Co widzą kamery monitoringu cz. 31

  • Tv
  • Aktualności
Miasto z Wizją / 06.05.2018 / Komentarze
Tym razem m.in. małą "imprezę" przy fontannie i niecierpliwego kierowcę

Kamery miejskiego monitoringu widzą znacznie więcej, niż mogłoby nam się wydawać. Na co dzień nie zwracamy na nie zbytniej uwagi, jednak warto pamiętać, że czujne oko zawsze ma na nas baczenie. To właśnie dzięki nim nie raz już funkcjonariuszom szczecineckiej Straży Miejskiej oraz policji udało się nie tylko namierzyć, ale i schwytać „rzezimieszków” niszczących miejskie lub prywatne mienie, wszczynających burdy czy zaczepiających innych przechodniów.

Tym razem czujne oko kamery przyuważyło m.in. dwoje mężczyzn, którzy z jakiegoś powodu uznali, że za starym przysłowiem że „najciemniej jest pod latarnią”, musi kryć się jakiś sens. Pewnie dlatego uznali, że niemal sam środek placu Wolności będzie idealnym miejscem na wypicie tego i owego. Panowie co prawda zachowali czujność bacznie obserwując, czy ktoś nie nadchodzi z żadnej ze stron. Ale najwidoczniej zapomnieli, że warto czasami spojrzeć nieco wyżej, na przykład na kamery monitoringu. Te wyraźnie im umknęły, za to ich „plenerowa impreza” nie umknęła uwadze operatora monitoringu.

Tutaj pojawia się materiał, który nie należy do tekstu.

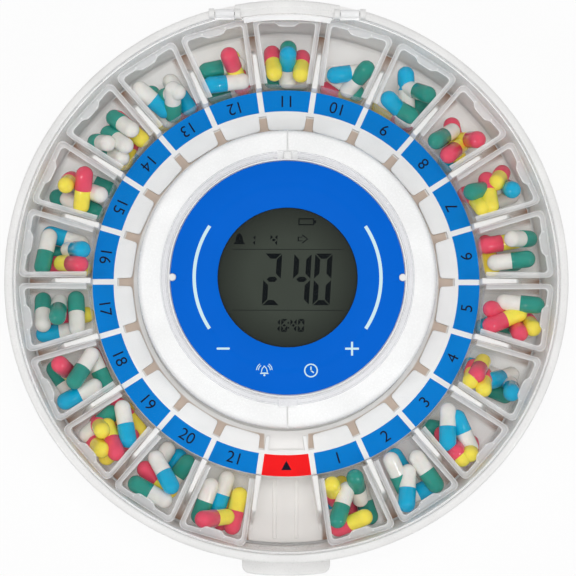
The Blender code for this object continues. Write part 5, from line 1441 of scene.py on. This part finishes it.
class PILLBOX_OT_capsules(bpy.types.Operator):
    """Fill the cups with two-coloured capsules that rest on each other"""

    bl_idname = "pillbox.capsules"
    bl_label = "Capsules"

    def execute(self, context):
        sizes = context.scene.pillbox_carousel
        colours = context.scene.pillbox_colours
        shells = {name: gelatin("gelatin_" + name, tuple(getattr(colours, name)))
                  for name in ("green", "blue", "red", "yellow", "white")}
        inner, outer, half_inner, half_outer = cup_sizes(sizes)
        slope = (half_outer - half_inner) / (outer - inner)
        radius, length = sizes.capsule_radius, sizes.capsule_length
        reach = length / 2 - radius
        margin = sizes.cup_wall + radius + 0.0003
        nearest = inner + sizes.cup_end + radius + 0.0005
        farthest = outer - margin - 0.0007
        floor = CUP_LOW.z + sizes.cup_wall + 0.0002
        ceiling = CUP_HIGH.z - 0.0014
        for index, rows in FILLS.items():
            settled = []
            pieces = []
            for kind, across, out, turn, pitch in rows:
                angle, lift = math.radians(turn), math.radians(pitch)
                flat = math.cos(lift)
                way = Vector((math.sin(angle) * flat, -math.cos(angle) * flat, math.sin(lift)))
                centre = Vector((out * MM, -across * MM, 0.0))
                for end in (centre + way * reach, centre - way * reach):
                    centre.x += max(0.0, nearest - end.x) - max(0.0, end.x - farthest)
                for end in (centre + way * reach, centre - way * reach):
                    limit = half_inner + slope * (end.x - inner) - margin - 0.0004
                    centre.y += max(0.0, -limit - end.y) - max(0.0, end.y - limit)
                axis = [centre + way * reach * share for share in (-1, -0.66, -0.33, 0, 0.33, 0.66, 1)]
                height = drop_height(axis, settled, 2 * radius, floor)
                height = min(height, ceiling - reach * abs(way.z) - radius)
                centre.z = height
                settled.append([point + Vector((0, 0, height)) for point in axis])
                cap_colour, body_colour = KINDS[kind]
                facing = Vector((1, 0, 0)).rotation_difference(way).to_matrix().to_4x4()
                place = bay_turn(index) @ Matrix.Translation(centre) @ facing
                for colour, is_cap in ((cap_colour, True), (body_colour, False)):
                    half = capsule_half(radius, length, is_cap)
                    half.data.materials.append(shells[colour])
                    half.matrix_world = place
                    pieces.append(half)
            group = shade(joined(f"capsules_{index:02d}", pieces), 50.0)
            settle(group, None, "carousel")
        return {"FINISHED"}


# Clear cover

class PILLBOX_OT_cover(bpy.types.Operator):
    """Make the clear cover with its collar, catch, exit window and hinge barrels"""

    bl_idname = "pillbox.cover"
    bl_label = "Clear cover"

    def execute(self, context):
        sizes = context.scene.pillbox_cover
        hub = context.scene.pillbox_hub
        drum = context.scene.pillbox_drum
        colours = context.scene.pillbox_colours
        edge_top = HINGE.z
        edge_bottom = edge_top - sizes.thickness
        middle_bottom = edge_bottom + sizes.rise
        middle_top = middle_bottom + sizes.thickness
        top = middle_bottom + sizes.collar_height
        outer, flat = COVER_HIGH.x, HUB_HIGH.x
        inside = FACE_HIGH.x + SEAT_GAP + hub.boss_rim + SEAT_GAP
        outside = inside + hub.collar_width
        steps = 12
        dome = [(flat + (outer - flat) * step / steps, middle_bottom - sizes.rise * (step / steps) ** 2)
                for step in range(steps + 1)]
        lip, dip = 0.00055, top - 0.0006
        upper = softened([(inside, middle_bottom), (inside, top), (inside + lip, top), (inside + lip, dip),
                          (outside - lip, dip), (outside - lip, top), (outside, top), (outside, middle_top),
                          (flat, middle_top)], 0.0003, 3, closed=False)
        profile = upper + [(x, z + sizes.thickness) for x, z in dome[1:-1]]
        profile += [(outer - 0.0005, edge_top), (outer - 0.0001, edge_top - 0.0002),
                    (outer, edge_top - 0.0006), (outer, edge_bottom)] + dome[-2::-1]
        cover = turned("cover_plate", profile)
        half = sizes.notch_width / 2
        over = top + CUT_BELOW
        rear_low, rear_high = (-half, 0.0, middle_bottom - CUT_BELOW), (half, outside + SEAT_GAP, over)
        carve(cover, block("rear_notch", rear_low, rear_high))
        carve(cover, block("front_notch", (-half, -outside, middle_top), (half, 0.0, over)))
        catch_half, catch_depth, catch_lift = 0.0037, 0.0035, 0.0005
        catch = block("catch", (-catch_half, -inside - catch_depth, middle_bottom + catch_lift),
                      (catch_half, -inside - SEAT_GAP, top + catch_lift), 0.0004)
        carve(cover, catch, "UNION")
        inner_edge, _, half_inner, _ = cup_sizes(context.scene.pillbox_carousel)
        window_outer = outer - sizes.window_border
        near = half_inner * WINDOW_SHARE
        wide = (window_outer * math.tan(HALF_BAY) - 0.0007 / math.cos(HALF_BAY)) * WINDOW_SHARE
        swing = math.degrees(math.asin(wide / window_outer))
        window = [(-near, -inner_edge)] + arc((0, 0), window_outer, 270 - swing, 270 + swing, 11)
        window.append((near, -inner_edge))
        below = edge_bottom - 0.003
        carve(cover, slab("window", [softened(window, 0.0006, 2)], below, top))
        rear = HINGE.y - drum.ear_radius - SEAT_GAP
        tongue = hinge_stations()[1] - drum.barrel_length / 2 - drum.ear_length - 3 * SEAT_GAP
        tongue_y = HINGE.y - SEAT_GAP
        turn = math.degrees(math.asin(tongue / tongue_y))
        behind = outer + CUT_BELOW
        trim = [(outer, rear), (outer, behind), (-outer, behind), (-outer, rear), (-tongue, rear)]
        trim += arc((0.0, 0.0), tongue_y, 90 + turn, 90 - turn, 25) + [(tongue, rear)]
        carve(cover, slab("rear_trim", [trim], below, top))
        span = drum.barrel_length / 2
        for middle in hinge_stations():
            left, right = middle - span, middle + span
            low = (left, rear - span, edge_bottom + 0.0003)
            carve(cover, block("lug", low, (right, HINGE.y, edge_top)), "UNION")
            for name, radius, past, way in (("barrel", drum.barrel_radius, 0.0, "UNION"),
                                            ("bore", 0.00095, 0.001, "DIFFERENCE")):
                ends = ((left - past, HINGE.y, HINGE.z), (right + past, HINGE.y, HINGE.z))
                carve(cover, rod(name, radius, *ends), way)
        cover.data.materials.clear()
        for material in (
                see_through("cover_clear", tuple(colours.clear), 0.0015, 0.6, 0.05, depth=0.000003),
                see_through("collar_clear", tuple(colours.collar), 0.24, 0.80, 0.08, depth=0.000003),
                see_through("barrel_frost", tuple(colours.cup_edge), 0.75, 0.95, 0.2)):
            cover.data.materials.append(material)
        for face in cover.data.polygons:
            middle = face.center
            if middle.y > rear:
                face.material_index = 2
            elif middle.z > middle_top - HAIR and math.hypot(middle.x, middle.y) < outside + HAIR:
                face.material_index = 1
        settle(cover, None, "cover", ["clear_cover"])
        return {"FINISHED"}


# Stage

def lamp(name, power, size, place, aim):
    """A square lamp that points at an aim."""
    data = bpy.data.lights.new(name, "AREA")
    data.energy = power
    data.size = size
    obj = add_piece(name, data)
    obj.location = place
    obj.rotation_euler = (Vector(aim) - Vector(place)).to_track_quat("-Z", "Y").to_euler()
    return obj


class PILLBOX_OT_stage(bpy.types.Operator):
    """Set the floor, the lamps, the even sky and the camera"""

    bl_idname = "pillbox.stage"
    bl_label = "Stage"

    def execute(self, context):
        scene = context.scene
        stage = scene.pillbox_stage
        scene.view_settings.view_transform = "Standard"
        floor = slab("floor", [circle(3.0, 64)], CAD_BOX[0][2] - 0.002, CAD_BOX[0][2] - 0.00005)
        nodes = Nodes("floor_white")
        nodes.dress(Base_Color=(*scene.pillbox_colours.stage, 1.0), Roughness=0.9)
        path = nodes.add("ShaderNodeLightPath").outputs
        seen = nodes.maths("MAXIMUM", path["Is Camera Ray"], path["Is Glossy Ray"])
        seen = nodes.maths("MAXIMUM", seen, path["Is Transmission Ray"])
        glow = nodes.add("ShaderNodeEmission", Color=(1.0, 1.0, 1.0, 1.0))
        mix = nodes.add("ShaderNodeMixShader")
        output = next(node for node in nodes.tree.nodes if node.type == "OUTPUT_MATERIAL")
        nodes.link(nodes.product(seen, stage.floor_glow), mix.inputs["Fac"])
        nodes.link(nodes.shader.outputs["BSDF"], mix.inputs[1])
        nodes.link(glow.outputs["Emission"], mix.inputs[2])
        nodes.link(mix.outputs["Shader"], output.inputs["Surface"])
        floor.data.materials.append(nodes.material)
        world = bpy.data.worlds.new("even_sky")
        world.use_nodes = True
        backdrop = world.node_tree.nodes["Background"]
        backdrop.inputs["Color"].default_value = (1.0, 1.0, 1.0, 1.0)
        backdrop.inputs["Strength"].default_value = stage.sky
        scene.world = world
        aim = (0.0, 0.0, 0.03)
        for name, side in (("left_lamp", -1), ("right_lamp", 1)):
            place = (side * stage.lamp_side, -stage.lamp_front, stage.lamp_height)
            lamp(name, stage.lamp_power, stage.lamp_size, place, aim)
        top_lamp = lamp("top_lamp", stage.top_power, stage.top_size, (0.0, 0.0, stage.top_height), aim)
        top_lamp.visible_glossy = False
        scene.cycles.transparent_max_bounces = 64
        scene.cycles.diffuse_bounces = 8
        scene.cycles.max_bounces = 16
        data = bpy.data.cameras.new("camera")
        data.lens = stage.lens
        data.sensor_width = 36.0
        camera = add_piece("camera", data)
        target = Vector((stage.aim_x, stage.aim_y, 0.0))
        way = Vector((-math.sin(stage.lean), -math.sin(stage.tilt), 0.0))
        way.z = math.sqrt(1.0 - way.length_squared)
        camera.location = target + way * stage.distance
        forward = -way
        right = forward.cross(Vector((0.0, 1.0, 0.0))).normalized()
        up = right.cross(forward)
        camera.rotation_euler = Matrix((right, up, -forward)).transposed().to_euler()
        scene.camera = camera
        return {"FINISHED"}


# Panel and registration

class PILLBOX_PT_panel(bpy.types.Panel):
    """Lists the pieces in the order in which they are made"""

    bl_label = "Pill box"
    bl_idname = "PILLBOX_PT_panel"
    bl_space_type = "VIEW_3D"
    bl_region_type = "UI"
    bl_category = "Pill box"

    def draw(self, context):
        layout = self.layout
        for maker in MAKERS:
            layout.operator(maker.bl_idname)


MAKERS = (
    PILLBOX_OT_drum, PILLBOX_OT_inner_parts, PILLBOX_OT_hub, PILLBOX_OT_face, PILLBOX_OT_display,
    PILLBOX_OT_number_ring, PILLBOX_OT_tray, PILLBOX_OT_cups, PILLBOX_OT_capsules, PILLBOX_OT_cover,
    PILLBOX_OT_stage,
)
GROUPS = {
    "pillbox_drum": PillBoxDrumSizes, "pillbox_hub": PillBoxHubSizes,
    "pillbox_carousel": PillBoxCarouselSizes, "pillbox_cover": PillBoxCoverSizes,
    "pillbox_colours": PillBoxColours, "pillbox_stage": PillBoxStage,
}


def register():
    """Add the classes and hang the settings on the scene."""
    for name, group in GROUPS.items():
        bpy.utils.register_class(group)
        setattr(bpy.types.Scene, name, PointerProperty(type=group))
    for maker in MAKERS:
        bpy.utils.register_class(maker)
    bpy.utils.register_class(PILLBOX_PT_panel)


def unregister():
    """Take away what register added."""
    bpy.utils.unregister_class(PILLBOX_PT_panel)
    for maker in reversed(MAKERS):
        bpy.utils.unregister_class(maker)
    for name, group in reversed(GROUPS.items()):
        delattr(bpy.types.Scene, name)
        bpy.utils.unregister_class(group)


def main():
    """Make every piece in order, then write the two boxes."""
    register()
    for maker in MAKERS:
        group, call = maker.bl_idname.split(".")
        getattr(getattr(bpy.ops, group), call)()


if __name__ == "__main__":
    main()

Dość niecodzienną sytuację drogową zarejestrowała kamera znajdująca się przy ul. Szczecińskiej. Jeden z samochodów wyjeżdżających z podporządkowanej ulicy Gdańskiej – jak przepisy nakazują – zatrzymał się przed wjazdem na drogę. Podobnie zrobił jadący za nim kierowca ciężarówki. Ale niecierpliwy mężczyzna miał dosyć czekania i postanowił „dyskretnie” dać znać kierowcy przed nim, że czas się ruszyć z miejsca. Jak pomyślał, tak zrobił, przepychając stojący przed nim pojazd i wypychając go na jedną z ruchliwszych dróg w mieście.

Kamera monitoringu miejskiego zarejestrowała także potrącenie rowerzystki, do którego doszło na ul. Jana Pawła II, a także trójkę młodzieży, która w zaparkowanym samochodzie postanowiła „uraczyć” się najpewniej niezbyt legalną substancją odurzającą. Cała sprawa może i by się nie wydała, gdyby nie fakt, że zaparkowali oni swój „imprezowy” samochód tuż pod okiem kamery.